The FIRB has already allowed Hunan Valin Iron and Steel Group to lift its stake in Fortescue to 17.55 per cent through a $645 million equity investment, and is still assessing Aluminium Corporation of China's (Chinalco) proposed $US19.5 billion ($A28.3 billion) investment in Rio Tinto.

"We believe the Australian government can deal with this expeditiously as much of the material has already been considered," Minmetals spokesman Ian Smith said in a statement.

After the completion of the Minmetal's deal, OZ Minerals expects to have about $600 million in cash after using the proceeds to retire all of its debt, barring a $US105 million ($A152.32 million) convertible bond.

"This looks like a great get out of jail card," Credit Suisse analyst Michael Slifirski said during a teleconference.

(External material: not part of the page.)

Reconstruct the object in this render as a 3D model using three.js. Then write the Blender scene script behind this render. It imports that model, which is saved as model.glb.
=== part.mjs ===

The revised deal also allowed OZ Minerals to get a extension from its bankers for a deadline to refinance $1.3 billion of debt facilities by another month from Wednesday to April 30.

Minmetals had originally offered 82.5 cents cash per OZ Minerals share, or $2.6 billion for the entire company and its assets, including Prominent Hill.

The original offer would have seen OZ Minerals delisted from the Australian stock exchange and become a subsidiary of Minmetals.

But the new proposal provides the miner with an operating mine and the option to remain listed.

The latest offer is subject to both FIRB and OZ Minerals shareholder approval and is expected to be concluded by June.

Mr Michelmore also said the company was continuing with its plan to sell the Martabe project, which OZ Minerals put up as security against a $140 million bridging finance loan set up in January, at a realistic price.

"It's still an asset up for sale, we are continuing with that process," Mr Michelmore said during a teleconference.

"There is no way we will be selling it for a fire sale price."